With the ‘beds’ sector in the UK having reached the largest share ever recorded of the investment market, it’s time to investigate what’s driving this demand and whether we can expect more GCC investments to follow.

BNP Paribas Real Estate recorded GBP13.3 billion (US$17.21 billion) of UK acquisitions in the living and hotel sectors in the 12 months till the end of June, a record breaking one third of all acquisition activity as well as a near 150% year-on-year increase in cross-border activity in the first half of the year.

So, what’s encouraging this relative frenzy of activity? In short, the demand versus supply dynamics across the many of the subsectors and the rental growth that this is generating.

In my view, the private rental sector including single-family rentals suffer from having awkward naming classifications that do not encapsulate what they actually are. However, what unites them is inflation beating rental growth. With inflation now bumping along at or close to the Bank of England’s target of 2% , BNP Paribas Real Estate recorded annual rental growth till the end of June at 8.6%, while Zoopla reports that there are an average of 15 enquiries for every rental home that becomes available.

We have long been fans of the student accommodation sector, with its annual rental growth only narrowly behind the private rental sector at 7% according to BNP Paribas Real Estate. This is despite the efforts of the previous government to discourage international students. A continued favourite of Islamic investors, Bank of London & The Middle East, recently conducted a survey where 68% of respondents said their clients were focused on the sector.
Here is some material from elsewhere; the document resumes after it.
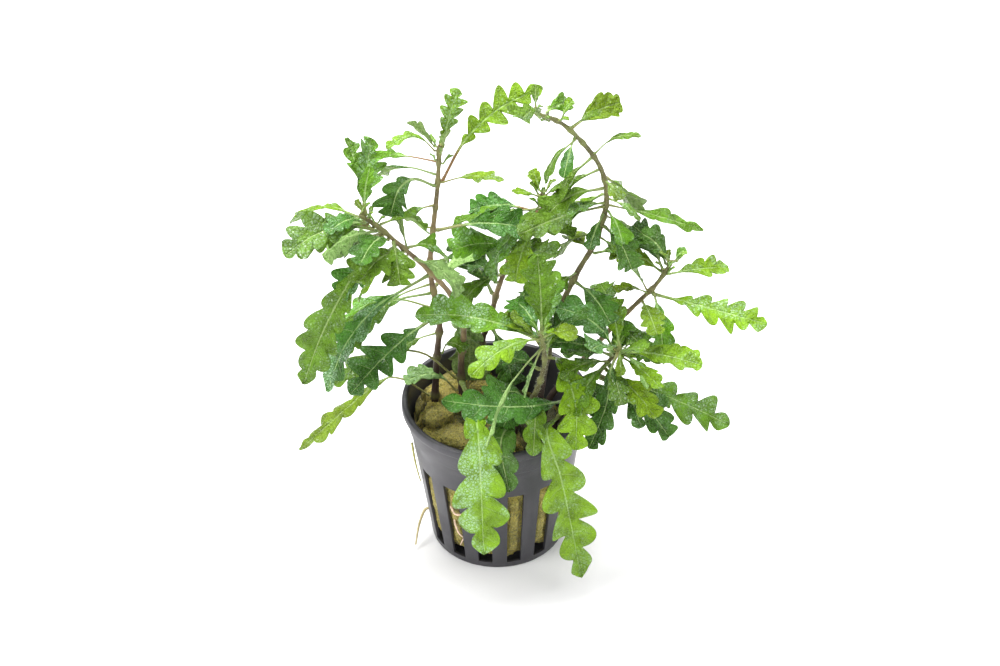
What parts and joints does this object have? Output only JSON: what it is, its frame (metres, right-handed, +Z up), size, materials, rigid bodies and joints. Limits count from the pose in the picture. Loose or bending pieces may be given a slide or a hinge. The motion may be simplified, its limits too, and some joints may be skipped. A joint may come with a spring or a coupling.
{
  "type": "potted hygrophila",
  "caption": "Bushy stem plant with lobed leaves, rooted in rock wool in a tapered, slotted plastic net pot; free-standing on its flat base.",
  "frame": {"origin": "centre of the pot's flat base, on the surface that it stands on", "axes": "+Z up out of the pot, +X to the right and -Y towards the viewer of its front side"},
  "size_m": [0.1368, 0.0646, 0.1476],
  "materials": {
    "plastic": "satin charcoal",
    "wool": "fibrous, damp",
    "bark": "matt, finely hairy",
    "root": "matt",
    "young_leaf": "satin, yellow-green",
    "mid_leaf": "satin, fresh green",
    "dark_leaf": "glossy, deep green",
    "pale_leaf": "matt, pale underside"
  },
  "bodies": {
    "root": {"pot": "plastic", "rock_wool": "wool", "wool_tuft_left": "wool", "wool_tuft_front": "wool", "tall_stem": "bark", "leaning_stem": "bark", "back_stem": "bark", "arching_stem": "bark", "right_stem": "bark", "low_stem": "bark", "front_stem": "bark", "tall_leaf_upright": "young_leaf", "tall_leaf_arched": "young_leaf", "tall_leaf_long": "young_leaf", "tall_leaf_level": "young_leaf", "tall_leaf_far": "mid_leaf", "tall_leaf_twisted": "dark_leaf", "tall_leaf_right": "dark_leaf", "tall_leaf_turned": "pale_leaf", "tall_leaf_left": "mid_leaf", "tall_leaf_lobed": "dark_leaf", "leaning_leaf_glossy": "dark_leaf", "leaning_leaf_low": "mid_leaf", "leaning_leaf_silver": "dark_leaf", "leaning_leaf_upright": "mid_leaf", "leaning_leaf_yellow": "young_leaf", "leaning_leaf_large": "dark_leaf", "leaning_leaf_pale": "pale_leaf", "leaning_leaf_round": "dark_leaf", "leaning_leaf_inner": "mid_leaf", "back_leaf_dark": "dark_leaf", "back_leaf_light": "mid_leaf", "back_leaf_blue": "dark_leaf", "front_leaf_upright": "mid_leaf", "front_leaf_young": "young_leaf", "front_leaf_round": "young_leaf", "front_leaf_wide": "mid_leaf", "arching_leaf_crown": "mid_leaf", "arching_leaf_oval": "young_leaf", "arching_leaf_hanging": "mid_leaf", "arching_leaf_left": "mid_leaf", "arching_leaf_right": "mid_leaf", "arching_leaf_bright": "young_leaf", "low_leaf_across": "dark_leaf", "low_leaf_left": "dark_leaf", "low_leaf_top": "young_leaf", "low_leaf_pale": "young_leaf", "low_leaf_long": "mid_leaf", "right_leaf_tip": "young_leaf", "right_leaf_dark": "dark_leaf", "right_leaf_hanging": "mid_leaf", "right_leaf_large": "young_leaf", "front_leaf_edge": "pale_leaf", "arching_leaf_front": "mid_leaf", "low_leaf_hanging": "dark_leaf", "leaning_trailer": "young_leaf", "front_trailer": "dark_leaf", "low_trailer": "mid_leaf", "tall_trailer": "young_leaf", "root_strand": "root"}
  },
  "joints": []
}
Even the home care sector, hit hard by COVID, is showing signs of reaching a balance again, with Carterwood reporting 89% occupancy across the sector. This also demonstrates the positive future demographics of a rapidly growing number of those over 85 years of age due over the next decade or so. While the new Labour government is promising a loosening up of the planning system with ambitious housing targets, several commentators have pointed out that planning is not the only constraint, and that the number of houses being sought would rapidly increase building costs, having only recently shown signs of coming down. In short, combined with high borrowing costs and land values, the low supply relative to demand is not going to disappear anytime soon.

Combined with attractive purchase yields, particularly when compared to where they got to before the music stopped in summer 2022, I would be amazed if we don’t see more Islamic equity seeking the investment comfort that the UK bed sector has to offer.